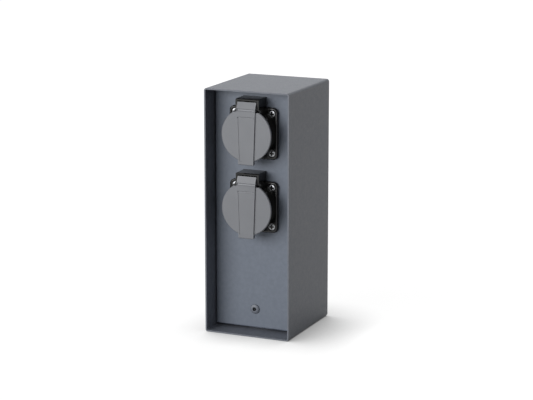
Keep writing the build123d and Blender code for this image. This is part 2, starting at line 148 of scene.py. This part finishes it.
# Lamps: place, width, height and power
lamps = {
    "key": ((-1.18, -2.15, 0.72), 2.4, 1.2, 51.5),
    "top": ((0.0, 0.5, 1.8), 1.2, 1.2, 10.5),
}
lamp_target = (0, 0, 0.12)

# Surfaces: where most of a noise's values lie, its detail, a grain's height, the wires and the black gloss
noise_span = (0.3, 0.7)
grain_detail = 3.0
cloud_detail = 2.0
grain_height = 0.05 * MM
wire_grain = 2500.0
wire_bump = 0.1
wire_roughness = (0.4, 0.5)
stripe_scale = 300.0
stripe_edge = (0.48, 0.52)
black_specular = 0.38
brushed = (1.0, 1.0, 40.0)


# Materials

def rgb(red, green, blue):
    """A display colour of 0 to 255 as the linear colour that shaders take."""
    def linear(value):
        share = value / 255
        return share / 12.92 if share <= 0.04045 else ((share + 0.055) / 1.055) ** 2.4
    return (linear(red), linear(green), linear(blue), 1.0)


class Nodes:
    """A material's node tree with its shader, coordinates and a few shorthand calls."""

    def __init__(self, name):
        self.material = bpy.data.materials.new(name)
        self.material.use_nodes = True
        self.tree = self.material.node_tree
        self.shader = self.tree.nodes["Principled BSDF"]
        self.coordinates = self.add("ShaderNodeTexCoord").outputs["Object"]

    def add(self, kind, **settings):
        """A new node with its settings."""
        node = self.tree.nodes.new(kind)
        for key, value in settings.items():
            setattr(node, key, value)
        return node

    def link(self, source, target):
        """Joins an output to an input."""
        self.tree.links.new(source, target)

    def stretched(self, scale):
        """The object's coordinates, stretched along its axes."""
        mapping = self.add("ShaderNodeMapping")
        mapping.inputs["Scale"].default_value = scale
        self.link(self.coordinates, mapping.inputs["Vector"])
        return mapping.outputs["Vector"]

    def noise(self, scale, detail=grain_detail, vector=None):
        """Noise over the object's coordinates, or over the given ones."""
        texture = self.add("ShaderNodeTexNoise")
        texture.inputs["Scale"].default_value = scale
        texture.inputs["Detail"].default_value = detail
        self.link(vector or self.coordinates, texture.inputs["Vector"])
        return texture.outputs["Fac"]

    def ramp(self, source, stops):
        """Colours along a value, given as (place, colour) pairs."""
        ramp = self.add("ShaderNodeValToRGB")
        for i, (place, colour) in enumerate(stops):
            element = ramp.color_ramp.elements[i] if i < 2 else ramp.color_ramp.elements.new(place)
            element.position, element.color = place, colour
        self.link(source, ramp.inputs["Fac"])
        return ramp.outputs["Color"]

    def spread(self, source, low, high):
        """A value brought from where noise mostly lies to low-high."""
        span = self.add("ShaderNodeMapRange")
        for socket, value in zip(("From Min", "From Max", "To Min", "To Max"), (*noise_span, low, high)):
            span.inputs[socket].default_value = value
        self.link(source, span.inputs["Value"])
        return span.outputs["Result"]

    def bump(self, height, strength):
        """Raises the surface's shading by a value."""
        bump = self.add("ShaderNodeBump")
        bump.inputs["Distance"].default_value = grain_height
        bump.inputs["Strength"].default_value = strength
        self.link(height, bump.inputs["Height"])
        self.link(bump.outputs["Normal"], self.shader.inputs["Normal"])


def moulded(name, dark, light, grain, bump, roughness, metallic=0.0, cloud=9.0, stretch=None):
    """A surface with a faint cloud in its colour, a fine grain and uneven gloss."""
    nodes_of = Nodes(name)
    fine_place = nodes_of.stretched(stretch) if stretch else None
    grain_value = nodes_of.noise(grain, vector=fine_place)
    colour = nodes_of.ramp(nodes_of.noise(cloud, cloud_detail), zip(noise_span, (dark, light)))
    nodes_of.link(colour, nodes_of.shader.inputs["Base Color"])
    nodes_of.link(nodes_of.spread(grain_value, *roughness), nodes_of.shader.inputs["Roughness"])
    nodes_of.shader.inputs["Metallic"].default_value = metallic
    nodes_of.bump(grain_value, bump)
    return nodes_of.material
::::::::
Challenge.
Everything from the first line of the data through the line containing "self.tree.links.new(source, target)" should be echoed exactly. Add nothing.

Correct answer.
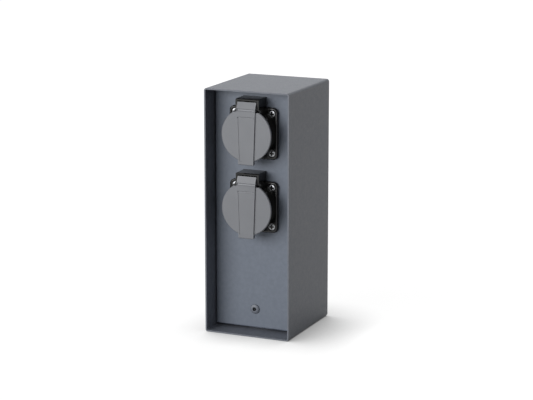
Keep writing the build123d and Blender code for this image. This is part 2, starting at line 148 of scene.py. This part finishes it.
# Lamps: place, width, height and power
lamps = {
    "key": ((-1.18, -2.15, 0.72), 2.4, 1.2, 51.5),
    "top": ((0.0, 0.5, 1.8), 1.2, 1.2, 10.5),
}
lamp_target = (0, 0, 0.12)

# Surfaces: where most of a noise's values lie, its detail, a grain's height, the wires and the black gloss
noise_span = (0.3, 0.7)
grain_detail = 3.0
cloud_detail = 2.0
grain_height = 0.05 * MM
wire_grain = 2500.0
wire_bump = 0.1
wire_roughness = (0.4, 0.5)
stripe_scale = 300.0
stripe_edge = (0.48, 0.52)
black_specular = 0.38
brushed = (1.0, 1.0, 40.0)


# Materials

def rgb(red, green, blue):
    """A display colour of 0 to 255 as the linear colour that shaders take."""
    def linear(value):
        share = value / 255
        return share / 12.92 if share <= 0.04045 else ((share + 0.055) / 1.055) ** 2.4
    return (linear(red), linear(green), linear(blue), 1.0)


class Nodes:
    """A material's node tree with its shader, coordinates and a few shorthand calls."""

    def __init__(self, name):
        self.material = bpy.data.materials.new(name)
        self.material.use_nodes = True
        self.tree = self.material.node_tree
        self.shader = self.tree.nodes["Principled BSDF"]
        self.coordinates = self.add("ShaderNodeTexCoord").outputs["Object"]

    def add(self, kind, **settings):
        """A new node with its settings."""
        node = self.tree.nodes.new(kind)
        for key, value in settings.items():
            setattr(node, key, value)
        return node

    def link(self, source, target):
        """Joins an output to an input."""
        self.tree.links.new(source, target)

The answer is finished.